Despite receiving occasional threats from criminals who seem to be getting more brazen, they said they do not think they need special security details, such as around-the-clock protection, regularly — at least not yet.

“I hope it doesn’t get to that point,” said Martinsville Sheriff Steve Draper.

“We’re supposed to be protection for other people,” said Henry County Sheriff Lane Perry.

Martinsville Commonwealth’s Attorney Joan Ziglar acknowledged that police and prosecutors are “in more danger than ordinary people.”

That is especially true for law enforcement officials in uniform, Draper said.

Occasionally, there may be instances in which threats are made against an officer and he needs “a little extra security for himself and his family,” said Martinsville Police Chief Mike Rogers.

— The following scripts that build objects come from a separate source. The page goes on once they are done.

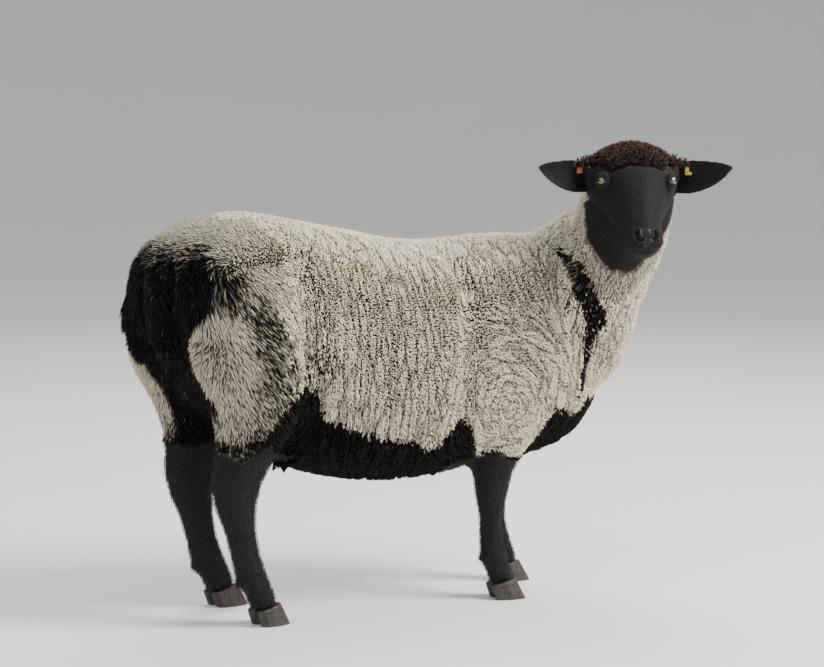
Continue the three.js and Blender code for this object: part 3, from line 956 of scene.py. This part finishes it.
# ---------- the coat ----------
Roots = namedtuple("Roots", "places normals uvs")
Shape = namedtuple("Shape", "lift profile sides")  # profile: shares of length and of width at each ring
STAPLE = Shape(0.45, ((-0.10, 0.70), (0.84, 1.0)), 3)
STREAK = Shape(0.5, ((-0.10, 0.8), (0.62, 1.0)), 3)
HAIR = Shape(0.35, ((-0.12, 1.0), (0.55, 0.75)), 3)
CURL = Shape(0.4, ((-0.1, 0.9), (0.3, 1.0), (0.55, 1.0), (0.78, 1.0), (0.95, 0.8)), 4)
PATCH = 0.003  # how wide a tuft lies on the unwrap
CROWDING = 3.2  # places tried on a square of the spacing


def scatter(piece, spacing, where, seed):
    """Evenly spread roots on a piece, thinned out where the share is below 1."""
    layer = piece.data.attributes.new("grows", "FLOAT", "POINT")
    layer.data.foreach_set("value", where.astype(np.float32))
    tree = bpy.data.node_groups.new("scatter", "GeometryNodeTree")
    for in_out in ("INPUT", "OUTPUT"):
        tree.interface.new_socket("Geometry", in_out=in_out, socket_type="NodeSocketGeometry")
    kinds = (
        "NodeGroupInput",
        "GeometryNodeDistributePointsOnFaces",
        "GeometryNodeInputNamedAttribute",
        "GeometryNodeStoreNamedAttribute",
        "GeometryNodePointsToVertices",
        "NodeGroupOutput",
    )
    entry, spread, grows, keep, vertices, leave = (tree.nodes.new(kind) for kind in kinds)
    spread.distribute_method = "POISSON"
    spread.inputs["Distance Min"].default_value = spacing
    spread.inputs["Density Max"].default_value = CROWDING / spacing**2
    spread.inputs["Seed"].default_value = seed
    grows.data_type = "FLOAT"
    grows.inputs["Name"].default_value = "grows"
    keep.data_type = "FLOAT_VECTOR"
    keep.inputs["Name"].default_value = "root_normal"
    for source, target in (
        (entry.outputs[0], spread.inputs["Mesh"]),
        (grows.outputs["Attribute"], spread.inputs["Density Factor"]),
        (spread.outputs["Points"], keep.inputs["Geometry"]),
        (spread.outputs["Normal"], keep.inputs["Value"]),
        (keep.outputs["Geometry"], vertices.inputs["Points"]),
        (vertices.outputs["Mesh"], leave.inputs[0]),
    ):
        tree.links.new(source, target)
    modifier = piece.modifiers.new("scatter", "NODES")
    modifier.node_group = tree
    evaluated = piece.evaluated_get(bpy.context.evaluated_depsgraph_get())
    mesh = evaluated.to_mesh()
    roots = Roots(
        read(mesh.vertices, "co", 3),
        unit(read(mesh.attributes["root_normal"].data, "vector", 3)),
        read(mesh.attributes[BAKE_MAP].data, "vector", 2),
    )
    evaluated.to_mesh_clear()
    piece.modifiers.remove(modifier)
    bpy.data.node_groups.remove(tree)
    piece.data.attributes.remove(piece.data.attributes["grows"])
    return roots


def flatten_on(normals, directions):
    """The directions with what points out of the surface taken away."""
    return unit(directions - normals * np.sum(directions * normals, axis=1, keepdims=True))


def tuft_faces(rings, sides):
    """Faces of one closed tuft: its foot, its rings of quads and its tip. Gives the corners, their
    places on the tuft's patch of the unwrap and how many corners each face has."""
    corners, patch, sizes = [], [], []

    def face(*points):
        sizes.append(len(points))
        for ring, side in points:
            corners.append(rings * sides if ring == rings else ring * sides + side % sides)
            patch.append((side / sides - 0.5, ring / rings - 0.5))

    face(*((0, side) for side in reversed(range(sides))))
    for ring in range(rings - 1):
        for side in range(sides):
            face((ring, side), (ring, side + 1), (ring + 1, side + 1), (ring + 1, side))
    for side in range(sides):
        face((rings - 1, side), (rings - 1, side + 1), (rings, side + 0.5))
    return np.array(corners), np.array(patch), np.array(sizes)


def tuft_mesh(title, points, corners, sizes):
    """One mesh of many tufts with the same faces; points has a row of places for each tuft."""
    count, each, _ = points.shape
    mesh = bpy.data.meshes.new(title)
    mesh.vertices.add(count * each)
    mesh.vertices.foreach_set("co", points.astype(np.float32).ravel())
    starts = np.arange(count)[:, None]
    loops = (corners + starts * each).ravel()
    mesh.loops.add(len(loops))
    mesh.loops.foreach_set("vertex_index", loops.astype(np.int32))
    first = np.concatenate([[0], np.cumsum(sizes)[:-1]])
    mesh.polygons.add(count * len(sizes))
    mesh.polygons.foreach_set("loop_start", (first + starts * len(corners)).ravel().astype(np.int32))
    mesh.polygons.foreach_set("loop_total", np.tile(sizes, count).astype(np.int32))
    mesh.update(calc_edges=True)
    return mesh


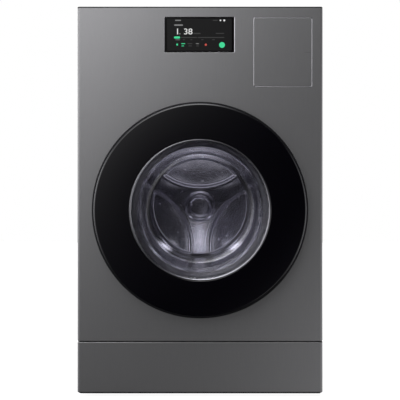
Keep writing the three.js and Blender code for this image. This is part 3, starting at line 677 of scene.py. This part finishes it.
def perforations():
    """Dark discs inside the drum's wall and on the ring round its back, where the real sheet is pierced:
    their black is painted shade in place of the holes.
    """
    verts, faces = [], []

    def disc(centre, across, along, radius=1.7, longer=0.0, sides=6):
        start = len(verts)
        for i in range(sides):
            a = 2 * math.pi * (i + 0.5) / sides
            wide, high = radius * math.cos(a), radius * math.sin(a) + math.copysign(longer, math.sin(a))
            verts.append(centre + across * (wide * MM) + along * (high * MM))
        faces.append(tuple(range(start, start + sides)))

    per_row = 144
    for depth in [608 - 10 * row for row in range(43)]:
        if (depth - 600) % 60 in (0, 2, 58, 8, 52):
            continue
        for i in range(per_row):
            a = 2 * math.pi * i / per_row
            if min(abs(math.degrees(a) - lifter) for lifter in LIFTER_ANGLES) < 15:
                continue
            outward = Vector((math.cos(a), 0, math.sin(a)))
            centre = Vector((0, at(depth), AXIS_Z)) + outward * (WALL_RADIUS * MM)
            disc(centre, Vector((-math.sin(a), 0, math.cos(a))), Vector((0, 1, 0)), 2.6)
    for ring, radius in enumerate((221.5, 240)):
        for i in range(per_row):
            a = 2 * math.pi * (i + 0.5 * ring) / per_row
            outward = Vector((math.cos(a), 0, math.sin(a)))
            lift = back_height(radius * math.cos(a), radius * math.sin(a)) + 0.4
            centre = Vector((0, at(BACK - lift), AXIS_Z)) + outward * radius * MM
            disc(centre, Vector((-math.sin(a), 0, math.cos(a))), outward, 2.7, 2.6)
    return piece("drum_perforations", verts, faces)


put(perforations(), HOLE_SHADE, "drum", slot="rubber")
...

However, the shootings in Texas and West Virginia “appear to be isolated incidents,” said Henry County Commonwealth’s Attorney Bob Bushnell.

“By and large,” Bushnell said, most “people seem to respect that a prosecutor is just doing his job” when he tries cases.

Rogers said he would “really be concerned (if he was) out there in Texas ... not knowing if someone is going to kill other prosecutors” there.

But locally, he said, “we just need to continue to keep in mind that it could happen to anybody in our position” and be cautious.

“We always have to be aware of our surroundings,” Draper said. “You can’t get complacent.”

Ziglar said she thinks prosecutors and police in smaller localities are more vulnerable than their colleagues in larger metropolitan areas because more people know who they are.

She acknowledged that the Martinsville police have kept close watch over her at times when she has received threats, and she is grateful for their concern.

Ziglar said, though, she does not think she and other prosecutors and law enforcement officials usually need around-the-clock security “in a place like Martinsville where everybody knows each other” and looks out for others.

“I’ve never been afraid for my life,” said Bushnell, who has been chosen to be the area’s new juvenile and domestic relations district court judge.

Criminals “would be mighty imaginative ... to think that every prosecutor is afraid” of them, he said.

He added that “the risks faced by prosecutors are nothing” compared to risks faced by police and sheriff’s deputies who, for instance, have to stop motorists for traffic violations and visit suspects’ homes to serve warrants, not knowing whether they will encounter rational or hostile people.

“Most police officers, I think, feel they can protect themselves,” Bushnell said.

Providing prosecutors and law enforcement officials with around-the-clock protection would be “a waste of public resources” that are more needed to protect citizens, he said.

Perry made a similar comment. He also said that the more police officers there are, the better able they are to protect the public and themselves.

For that reason, he encourages people to contact elected officials and ask them to provide funds to hire more officers, he said.

Ziglar said commonwealth’s attorneys statewide have been pushing the General Assembly to pass a law that would make assaulting them a felony. She said she does not understand why lawmakers have not done that yet.